PROBLEM
Return, unaltered, every line from the beginning of the material below up to and including the one with "and worn creases.".

───── DATASET CONTENT

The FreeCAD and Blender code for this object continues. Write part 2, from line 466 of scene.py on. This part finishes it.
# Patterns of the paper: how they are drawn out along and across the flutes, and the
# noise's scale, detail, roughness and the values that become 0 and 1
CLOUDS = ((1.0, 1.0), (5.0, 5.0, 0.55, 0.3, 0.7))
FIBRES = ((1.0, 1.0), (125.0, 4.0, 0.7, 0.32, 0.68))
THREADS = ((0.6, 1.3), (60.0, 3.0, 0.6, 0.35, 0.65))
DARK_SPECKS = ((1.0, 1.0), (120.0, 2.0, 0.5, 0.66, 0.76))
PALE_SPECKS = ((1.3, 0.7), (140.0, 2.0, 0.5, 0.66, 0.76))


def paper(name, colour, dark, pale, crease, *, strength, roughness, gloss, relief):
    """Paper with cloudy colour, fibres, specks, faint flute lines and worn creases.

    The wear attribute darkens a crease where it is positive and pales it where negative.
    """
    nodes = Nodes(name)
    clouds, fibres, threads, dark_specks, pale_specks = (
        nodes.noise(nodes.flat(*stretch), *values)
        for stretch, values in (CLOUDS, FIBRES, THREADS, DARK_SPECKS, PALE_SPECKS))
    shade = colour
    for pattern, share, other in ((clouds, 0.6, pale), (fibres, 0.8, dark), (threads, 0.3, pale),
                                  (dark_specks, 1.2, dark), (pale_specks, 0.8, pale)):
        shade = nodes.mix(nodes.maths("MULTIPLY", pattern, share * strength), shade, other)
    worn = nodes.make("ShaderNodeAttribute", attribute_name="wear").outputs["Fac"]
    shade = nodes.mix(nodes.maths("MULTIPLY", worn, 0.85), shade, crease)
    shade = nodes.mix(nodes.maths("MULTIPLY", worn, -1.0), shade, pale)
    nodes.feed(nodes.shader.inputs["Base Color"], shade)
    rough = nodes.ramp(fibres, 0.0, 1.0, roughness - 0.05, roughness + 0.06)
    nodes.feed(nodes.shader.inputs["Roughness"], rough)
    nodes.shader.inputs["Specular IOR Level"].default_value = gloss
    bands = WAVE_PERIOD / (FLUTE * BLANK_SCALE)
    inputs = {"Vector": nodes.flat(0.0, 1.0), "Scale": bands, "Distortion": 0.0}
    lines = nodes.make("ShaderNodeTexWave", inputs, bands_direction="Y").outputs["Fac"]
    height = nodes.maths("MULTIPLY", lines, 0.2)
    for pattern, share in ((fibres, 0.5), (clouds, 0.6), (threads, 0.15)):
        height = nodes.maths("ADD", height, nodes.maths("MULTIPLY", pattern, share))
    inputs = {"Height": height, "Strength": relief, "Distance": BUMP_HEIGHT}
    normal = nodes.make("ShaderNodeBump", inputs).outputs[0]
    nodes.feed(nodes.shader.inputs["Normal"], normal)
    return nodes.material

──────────

OUTPUT BELOW
The FreeCAD and Blender code for this object continues. Write part 2, from line 466 of scene.py on. This part finishes it.
# Patterns of the paper: how they are drawn out along and across the flutes, and the
# noise's scale, detail, roughness and the values that become 0 and 1
CLOUDS = ((1.0, 1.0), (5.0, 5.0, 0.55, 0.3, 0.7))
FIBRES = ((1.0, 1.0), (125.0, 4.0, 0.7, 0.32, 0.68))
THREADS = ((0.6, 1.3), (60.0, 3.0, 0.6, 0.35, 0.65))
DARK_SPECKS = ((1.0, 1.0), (120.0, 2.0, 0.5, 0.66, 0.76))
PALE_SPECKS = ((1.3, 0.7), (140.0, 2.0, 0.5, 0.66, 0.76))


def paper(name, colour, dark, pale, crease, *, strength, roughness, gloss, relief):
    """Paper with cloudy colour, fibres, specks, faint flute lines and worn creases.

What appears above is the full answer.